Il Consiglio Superiore della magistratura oggi, in una risoluzione della Sesta Commissione pone un problema, quello dei figli dei mafiosi, per i quali si propone la decadenza o la limitazione della potestà genitoriale al fine di allontanarli da un ambiente ad alto rischio per il loro sviluppo psicofisico, disponendone l’affidamento a strutture che siano fuori dalla regione di provenienza. I minori figli di mafiosi sono o dovrebbero essere equiparati ai figli di tossicodipendenti o di coloro che usano violenza fisica nei rapporti con i figli e allontanati dai loro genitori. Il tutto con l’intenzione di “proteggere il minore dal pregiudizio che gli deriva dalla violazione del suo diritto a essere educato nel rispetto dei principi costituzionali e dei valori della civile convivenza”.
Già diversi anni fa ci siamo occupati di questa spinosa questione in un articolo intitolato Piccoli mafiosi crescono, evidenziando come la famiglia sia il primo nucleo da cui partono gli stimoli e da cui si sviluppa un certo tipo di educazione che poi i bambini si porteranno appresso per il resto della vita. Se poi si tratta di famiglie mafiose, ci sono tutte le possibilità che da queste vengano fuori rampolli che ereditano, oltre che il cognome, il modo di essere, di pensare, di valutare tutto quello che sta intorno a loro, cioè vengano fuori altri mafiosi. In realtà, se facciamo una breve retrospettiva troviamo che i nuclei familiari mafiosi sono mafiogeni, trasmettono mafia, che tutti i più grandi, ma anche buona parte dei più piccoli mafiosi sono figli, nipoti, parenti di altri mafiosi, da Totò Riina a Messina Denaro, agli Inzerillo, ai Bontade, ai Greco di Ciaculli, ai Vitale e ai Nania di Partinico, ai Badalamenti e ai Di Trapani di Cinisi, ai Provenzano di Corleone. L’elenco è infinito e il problema posto oggi dal CSM era stato da noi esposto quattro anni fa nell’articolo sopra citato. Possono sempre emergere problemi di esperti o presunti tali psicologi o pedagoghi che invece partono dal presupposto che il luogo naturale per la serena crescita del minore, è quello della sua specifica famiglia e dei suoi naturali genitori e che, tolti ai loro affetti i minori possano ricevere traumi e alimentare condizioni che poi li renderanno disadattati e violenti, specialmente quando, raggiunta la maggiore età, saranno svincolati dall’obbligo di rimanere nella famiglia o nella comunità cui sono stati affidati.
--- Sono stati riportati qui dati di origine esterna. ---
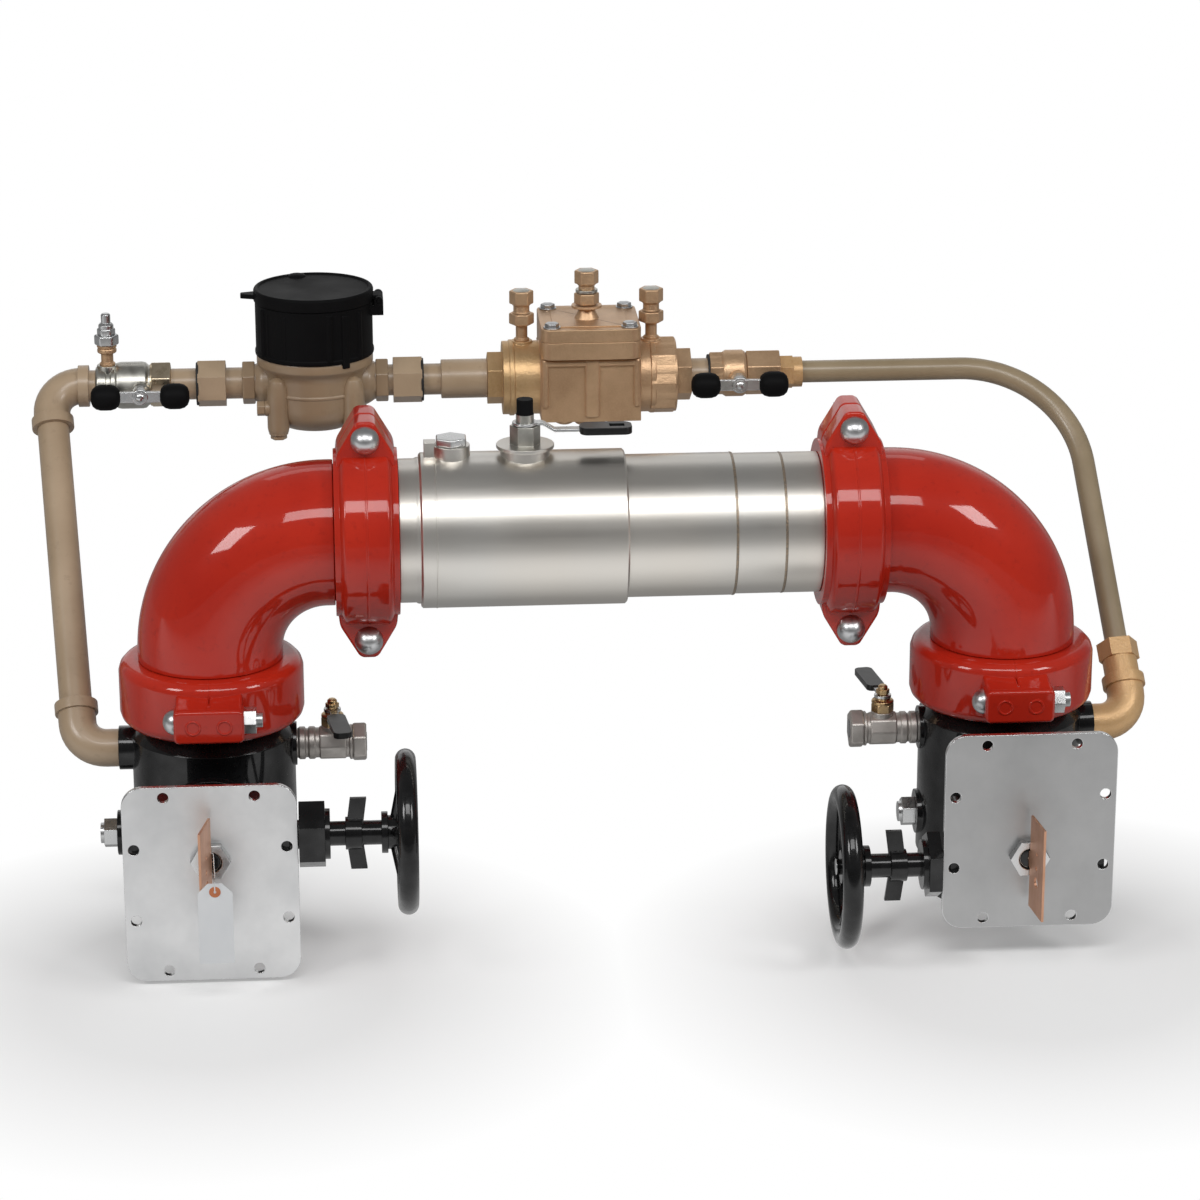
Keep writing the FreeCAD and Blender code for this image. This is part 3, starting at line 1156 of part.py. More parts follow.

Quindi non è un problema semplice e ogni caso va trattato con la dovuta delicatezza, senza disposizioni autoritarie che qualche volta si sono rivelate più nocive del male che si voleva combattere. Ci sono anche stati dei casi in cui i figli dei mafiosi si sono resi conto di quello che erano i genitori e, nel momento in cui hanno cominciato a pensare con la propria testa hanno preso le distanze. Non sono molti, ma l’esempio più eclatante è quello di Peppino Impastato, cui sono seguiti altri che hanno scelto la via del rispetto delle regole della società in cui vivono. Si incrociano in tutto ciò fattori diversi, da ciò che sanno trasmettere le scuole a quello che caratterizza il cosiddetto branco, ovvero il nucleo e il gruppo di amicizie che gira intorno ai ragazzi, ma soprattutto il brodo di cultura derivante dall’ambiente.
È per questo che la proposta del CSM prevede anche l’allontanamento del minore dalla regione di provenienza. Anche qua la proposta va letta con cautela e fuori dalla logica nordista secondo la quale le regioni meridionali (si citano esperienze dei tribunali di Reggio Calabria, Napoli e Catania) sono caratterizzate da mafia o mafiosità, mentre quelle del nord Italia sarebbero esenti da questi mali che invece ormai sono presenti in ogni angolo del paese. A meno che non si pensi di deportarli in Groenlandia o in un’isola tutta per loro. E allora tutto va valutato con attenzione, perché, tanto per ripetere una frase del Gattopardo, “bisogna pensarci quando sono piccoli. Già a dieci anni è troppo tardi”.